**Your task:** How many lines of the records below contain the word "degrees"? Answer with the number alone.
________
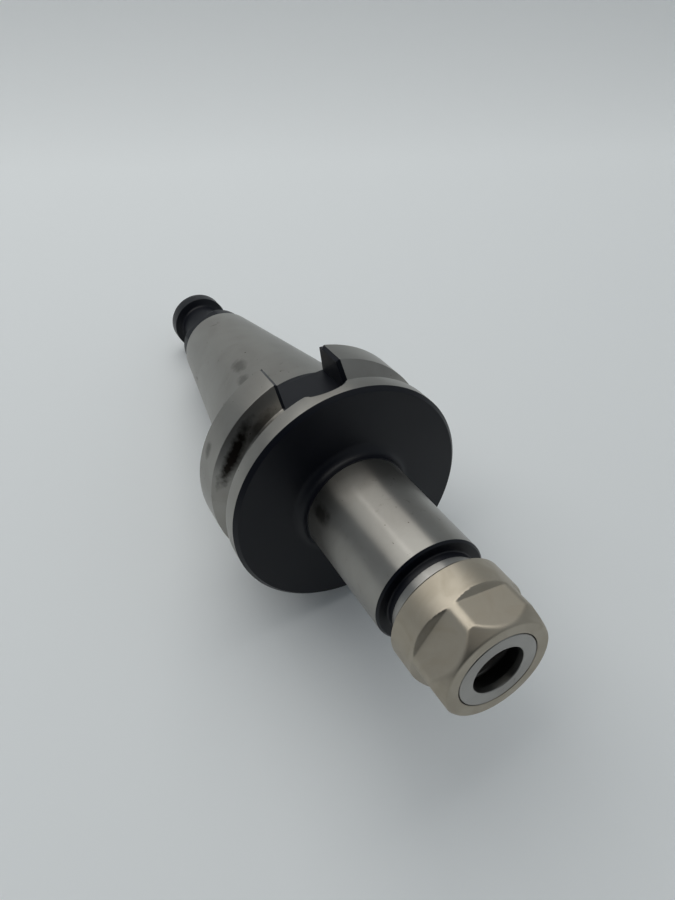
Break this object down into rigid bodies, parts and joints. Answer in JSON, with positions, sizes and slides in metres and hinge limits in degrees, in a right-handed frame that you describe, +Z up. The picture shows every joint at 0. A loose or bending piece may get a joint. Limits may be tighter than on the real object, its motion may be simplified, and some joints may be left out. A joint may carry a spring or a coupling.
{
  "type": "collet chuck tool holder",
  "caption": "Steep-taper machine tool holder with a grooved drive flange, slim neck, screwed collet clamping nut and a pull stud at the small end.",
  "frame": {"origin": "on the holder's axis at the gauge line, the circle where the taper is 44.45 mm across", "axes": "the holder lies as it rests on a flat surface: +Z up, +X level, pointing the way the nose points, +Y across; the holder's own axis rises 12.5 degrees from +X towards +Z, from the pull stud to the nose"},
  "size_m": [0.1771, 0.063, 0.0652],
  "materials": {
    "ground_steel": "ground, satin",
    "black_stud": "black oxide",
    "nut_steel": "satin, faintly warm",
    "ring_steel": "fine ground",
    "ball_steel": "polished"
  },
  "bodies": {
    "holder": {"holder_body": "ground_steel", "pull_stud": "black_stud"},
    "face_ring": {"nut_face_ring": "ring_steel"},
    "bearing_balls": {"nut_bearing_balls": "ball_steel"},
    "nut": {"clamping_nut": "nut_steel"}
  },
  "joints": [
    {"name": "nut_travel", "type": "slide", "parent": "holder", "child": "face_ring", "axis": [0.9764, 0, 0.2161], "range_m": [0, 0.0094]},
    {"name": "nut_turn", "type": "hinge", "parent": "face_ring", "child": "nut", "pos_m": [0, 0, 0], "axis": [0.9764, 0, 0.2161], "range_deg": [0, 2257]},
    {"name": "ball_orbit", "type": "hinge", "parent": "face_ring", "child": "bearing_balls", "pos_m": [0, 0, 0], "axis": [0.9764, 0, 0.2161], "range_deg": [0, 1129]}
  ],
  "couplings": [
    {"joint": "nut_turn", "follows": "nut_travel", "rad_per_m": 4188.8},
    {"joint": "ball_orbit", "follows": "nut_travel", "rad_per_m": 2094.4}
  ]
}
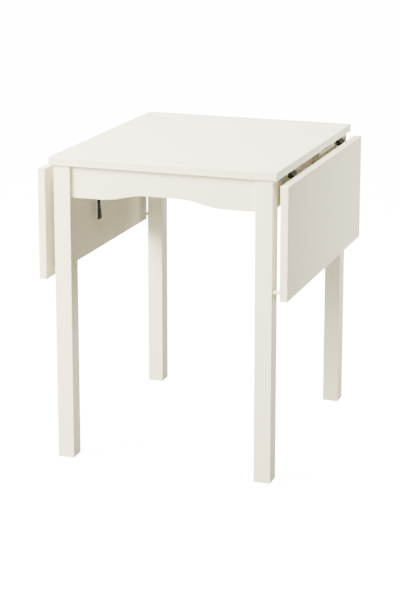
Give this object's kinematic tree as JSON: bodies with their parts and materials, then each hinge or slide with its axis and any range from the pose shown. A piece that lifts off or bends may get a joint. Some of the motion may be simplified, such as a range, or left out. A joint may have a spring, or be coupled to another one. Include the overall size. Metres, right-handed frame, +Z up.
{
  "type": "drop-leaf table",
  "caption": "Small white table on four square legs with an arched apron, a hanging drop leaf on each long side and swing-out arms that hold the leaves up.",
  "frame": {"origin": "on the floor under the middle of the top", "axes": "+Z up, +X to the right-hand leaf, +Y to the back, along the leaves"},
  "size_m": [0.612, 0.656, 0.74],
  "materials": {
    "white_board": "satin foil-faced board",
    "white_frame": "white satin lacquer",
    "glide_plastic": "matt",
    "white_rubber": "matt",
    "beech": "raw",
    "black_steel": "satin black",
    "white_steel": "satin white",
    "black_plastic": "fine moulded texture",
    "zinc_steel": "zinc plated"
  },
  "bodies": {
    "frame": {"table_top": "white_board", "leg_front_right": "white_frame", "leg_front_left": "white_frame", "leg_back_right": "white_frame", "leg_back_left": "white_frame", "glide_front_right": "glide_plastic", "glide_front_left": "glide_plastic", "glide_back_right": "glide_plastic", "glide_back_left": "glide_plastic", "apron_front": "white_frame", "apron_back": "white_frame", "side_rail_right": "white_frame", "side_rail_left": "white_frame", "corner_brace_front_right": "zinc_steel", "corner_brace_front_left": "zinc_steel", "corner_brace_back_right": "zinc_steel", "corner_brace_back_left": "zinc_steel", "leg_bolts": "zinc_steel", "leg_washers": "zinc_steel", "leg_nuts": "zinc_steel", "brace_screws": "zinc_steel", "dowels": "beech", "top_bracket_front_right": "zinc_steel", "top_bracket_front_left": "zinc_steel", "top_bracket_back_right": "zinc_steel", "top_bracket_back_left": "zinc_steel", "top_bracket_side_right": "zinc_steel", "top_bracket_side_left": "zinc_steel", "bracket_screws": "zinc_steel", "hinge_plate_front_right": "black_steel", "hinge_plate_front_left": "black_steel", "hinge_plate_back_right": "black_steel", "hinge_plate_back_left": "black_steel", "hinge_pins": "zinc_steel", "hinge_screws": "zinc_steel", "arm_holder_right": "white_steel", "arm_holder_left": "white_steel", "holder_screws": "zinc_steel"},
    "leaf_right": {"leaf_right": "white_board", "hinge_flap_front_right": "black_steel", "hinge_flap_back_right": "black_steel", "flap_screws_right": "zinc_steel", "bumper_front_right": "white_rubber", "bumper_back_right": "white_rubber"},
    "leaf_left": {"leaf_left": "white_board", "hinge_flap_front_left": "black_steel", "hinge_flap_back_left": "black_steel", "flap_screws_left": "zinc_steel", "bumper_front_left": "white_rubber", "bumper_back_left": "white_rubber"},
    "arm_right": {"support_arm_right": "white_steel", "arm_shaft_right": "zinc_steel", "arm_pad_right": "white_rubber", "arm_pins_right": "zinc_steel", "arm_handle_right": "black_plastic"},
    "arm_left": {"support_arm_left": "white_steel", "arm_shaft_left": "zinc_steel", "arm_pad_left": "white_rubber", "arm_pins_left": "zinc_steel", "arm_handle_left": "black_plastic"}
  },
  "joints": [
    {"name": "leaf_right_hinge", "type": "hinge", "parent": "frame", "child": "leaf_right", "pos_m": [0.27775, 0, 0.71175], "axis": [0, -1, 0], "range_deg": [0, 90]},
    {"name": "leaf_left_hinge", "type": "hinge", "parent": "frame", "child": "leaf_left", "pos_m": [-0.27775, 0, 0.71175], "axis": [0, 1, 0], "range_deg": [0, 90]},
    {"name": "arm_right_pivot", "type": "hinge", "parent": "frame", "child": "arm_right", "pos_m": [0.2715, 0.045, 0.7], "axis": [0, 0, -1], "range_deg": [0, 90]},
    {"name": "arm_left_pivot", "type": "hinge", "parent": "frame", "child": "arm_left", "pos_m": [-0.2715, -0.045, 0.7], "axis": [0, 0, -1], "range_deg": [0, 90]}
  ]
}
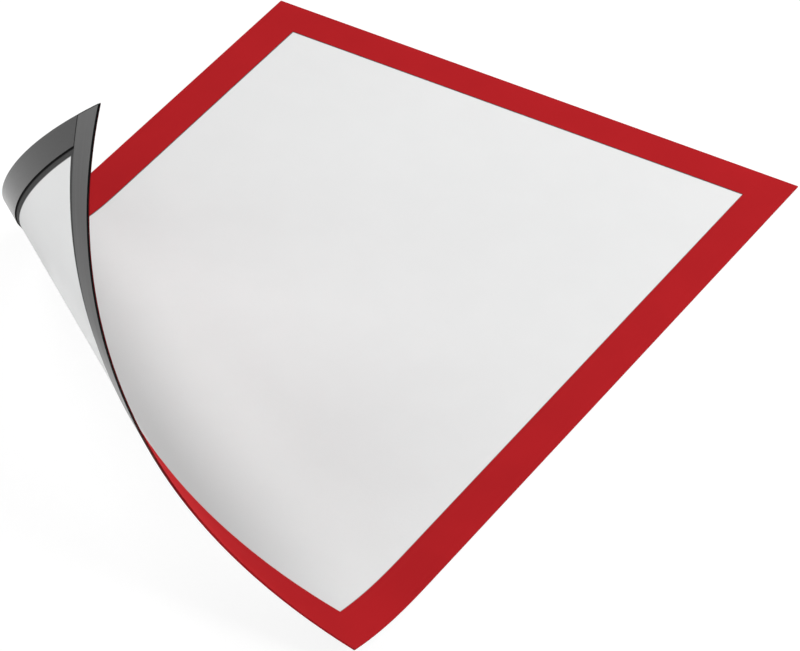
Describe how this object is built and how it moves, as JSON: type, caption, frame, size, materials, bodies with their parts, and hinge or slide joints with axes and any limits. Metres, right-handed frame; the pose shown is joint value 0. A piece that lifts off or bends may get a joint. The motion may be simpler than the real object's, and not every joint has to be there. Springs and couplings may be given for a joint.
{
  "type": "magnetic sign frame",
  "caption": "Flexible magnetic A4 sign frame with a coloured border ring, frosted window film and magnet strips on its back, lying flat with one lower corner curled up and over.",
  "frame": {"origin": "middle of the flat outline, on the surface that the frame lies on", "axes": "+X to the frame's right, +Y to its top edge, +Z the way its front faces"},
  "size_m": [0.2364, 0.3225, 0.1175],
  "materials": {
    "border_face": "satin red film",
    "window_film": "frosted, anti-glare",
    "border_backing": "matt dark grey",
    "adhesive_tape": "clear adhesive, slightly yellow",
    "magnet_strip": "flexible magnetic rubber, satin grey"
  },
  "bodies": {
    "root": {"border_face": "border_face", "window_film": "window_film", "border_backing": "border_backing", "adhesive_tape_top": "adhesive_tape", "adhesive_tape_bottom": "adhesive_tape", "adhesive_tape_left": "adhesive_tape", "adhesive_tape_right": "adhesive_tape", "magnet_strip_top": "magnet_strip", "magnet_strip_bottom": "magnet_strip", "magnet_strip_left": "magnet_strip", "magnet_strip_right": "magnet_strip"}
  },
  "joints": []
}
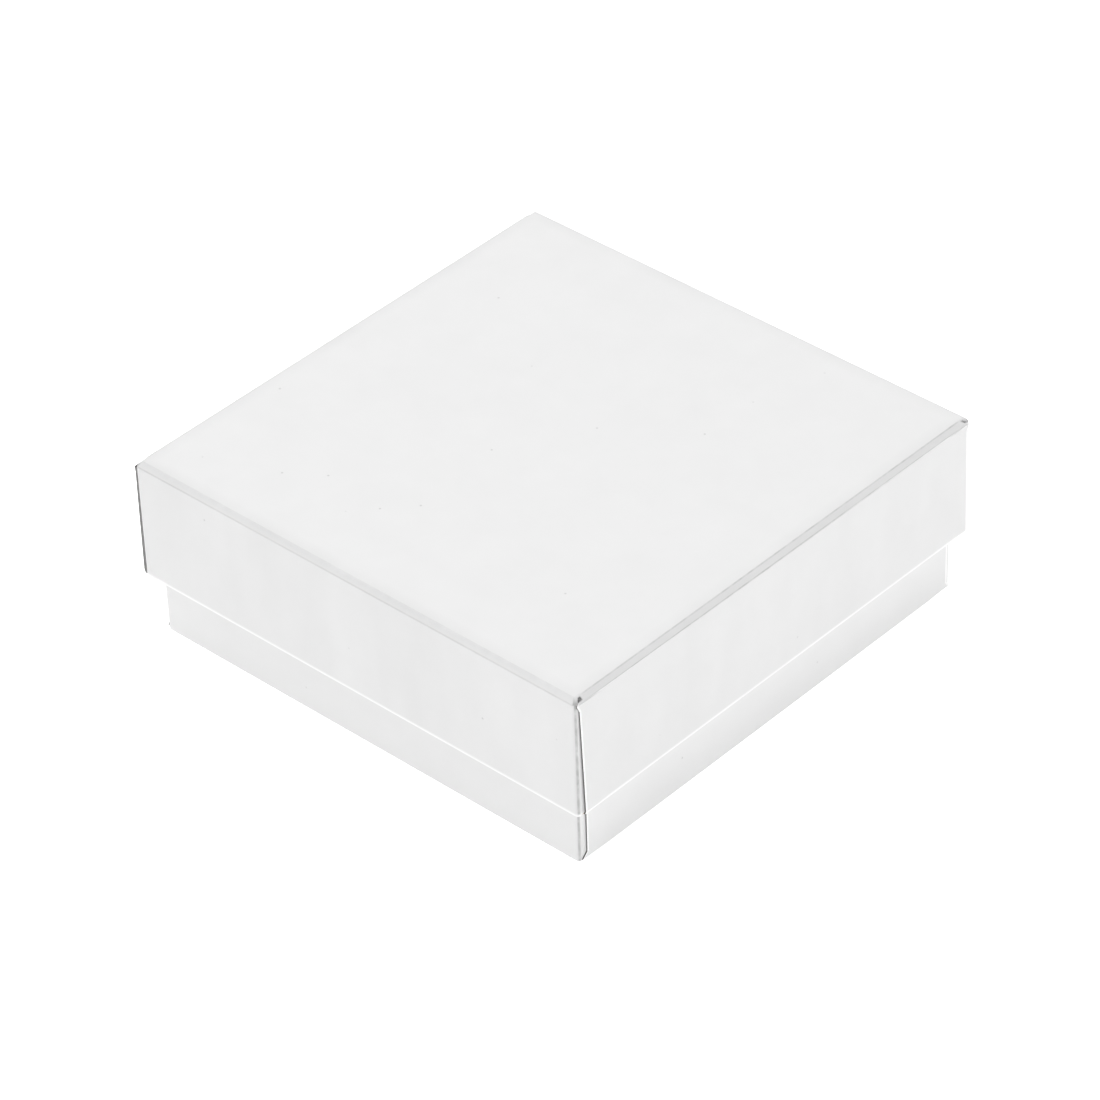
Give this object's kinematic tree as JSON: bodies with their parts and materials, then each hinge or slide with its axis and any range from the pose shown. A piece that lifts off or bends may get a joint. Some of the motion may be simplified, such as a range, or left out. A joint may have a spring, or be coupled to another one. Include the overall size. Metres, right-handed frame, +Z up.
________
**Solution for this problem:** 2